*SET EXERCISE*.
What follows is a listing; restate every line of it word for word.
---------------
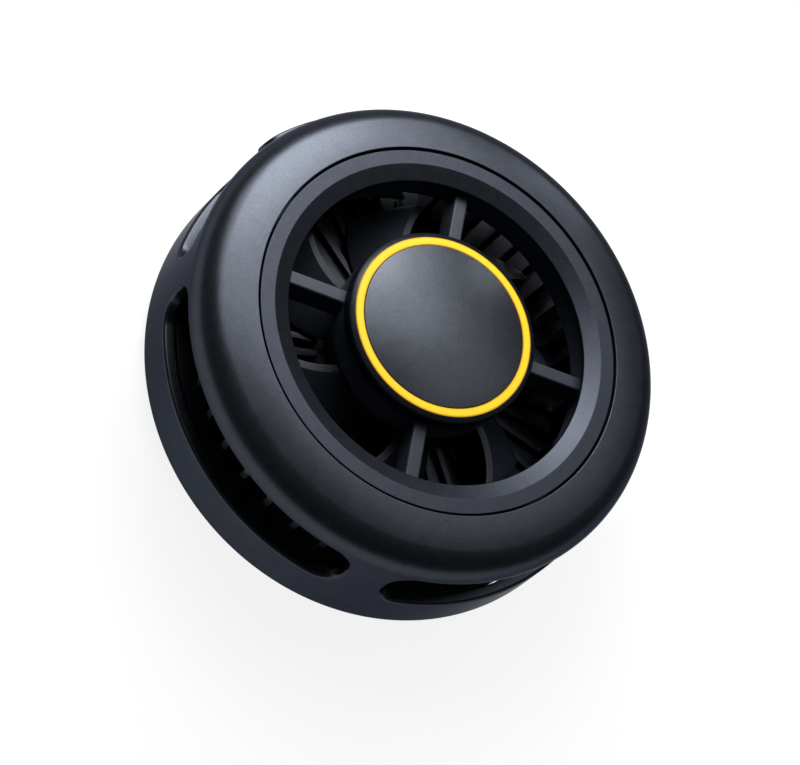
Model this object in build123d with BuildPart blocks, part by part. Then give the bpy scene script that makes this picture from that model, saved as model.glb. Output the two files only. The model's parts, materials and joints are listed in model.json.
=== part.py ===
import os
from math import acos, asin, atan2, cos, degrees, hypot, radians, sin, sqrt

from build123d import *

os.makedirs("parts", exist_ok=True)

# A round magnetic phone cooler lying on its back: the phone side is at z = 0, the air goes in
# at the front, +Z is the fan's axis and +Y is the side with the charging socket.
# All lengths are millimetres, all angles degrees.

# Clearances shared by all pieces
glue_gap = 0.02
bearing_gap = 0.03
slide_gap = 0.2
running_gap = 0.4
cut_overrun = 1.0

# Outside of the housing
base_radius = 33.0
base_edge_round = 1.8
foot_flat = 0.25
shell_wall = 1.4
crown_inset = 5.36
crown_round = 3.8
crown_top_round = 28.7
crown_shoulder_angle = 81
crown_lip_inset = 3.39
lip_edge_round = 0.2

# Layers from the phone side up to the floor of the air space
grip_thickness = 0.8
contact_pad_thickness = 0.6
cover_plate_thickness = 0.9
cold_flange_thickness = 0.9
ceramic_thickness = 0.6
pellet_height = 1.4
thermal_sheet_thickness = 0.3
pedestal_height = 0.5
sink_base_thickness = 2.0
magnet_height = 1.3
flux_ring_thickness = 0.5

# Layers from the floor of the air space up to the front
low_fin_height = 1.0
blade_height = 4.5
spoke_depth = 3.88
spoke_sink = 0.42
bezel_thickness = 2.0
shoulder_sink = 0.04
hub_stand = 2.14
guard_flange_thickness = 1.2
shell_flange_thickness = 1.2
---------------
*SOLUTION TO THE PROBLEM*.
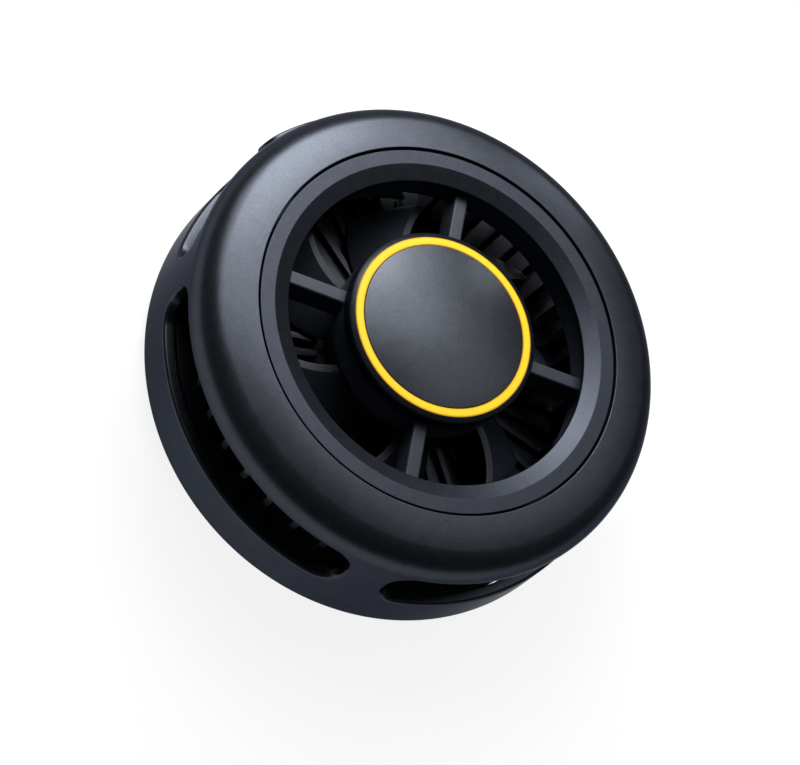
Model this object in build123d with BuildPart blocks, part by part. Then give the bpy scene script that makes this picture from that model, saved as model.glb. Output the two files only. The model's parts, materials and joints are listed in model.json.
=== part.py ===
import os
from math import acos, asin, atan2, cos, degrees, hypot, radians, sin, sqrt

from build123d import *

os.makedirs("parts", exist_ok=True)

# A round magnetic phone cooler lying on its back: the phone side is at z = 0, the air goes in
# at the front, +Z is the fan's axis and +Y is the side with the charging socket.
# All lengths are millimetres, all angles degrees.

# Clearances shared by all pieces
glue_gap = 0.02
bearing_gap = 0.03
slide_gap = 0.2
running_gap = 0.4
cut_overrun = 1.0

# Outside of the housing
base_radius = 33.0
base_edge_round = 1.8
foot_flat = 0.25
shell_wall = 1.4
crown_inset = 5.36
crown_round = 3.8
crown_top_round = 28.7
crown_shoulder_angle = 81
crown_lip_inset = 3.39
lip_edge_round = 0.2

# Layers from the phone side up to the floor of the air space
grip_thickness = 0.8
contact_pad_thickness = 0.6
cover_plate_thickness = 0.9
cold_flange_thickness = 0.9
ceramic_thickness = 0.6
pellet_height = 1.4
thermal_sheet_thickness = 0.3
pedestal_height = 0.5
sink_base_thickness = 2.0
magnet_height = 1.3
flux_ring_thickness = 0.5

# Layers from the floor of the air space up to the front
low_fin_height = 1.0
blade_height = 4.5
spoke_depth = 3.88
spoke_sink = 0.42
bezel_thickness = 2.0
shoulder_sink = 0.04
hub_stand = 2.14
guard_flange_thickness = 1.2
shell_flange_thickness = 1.2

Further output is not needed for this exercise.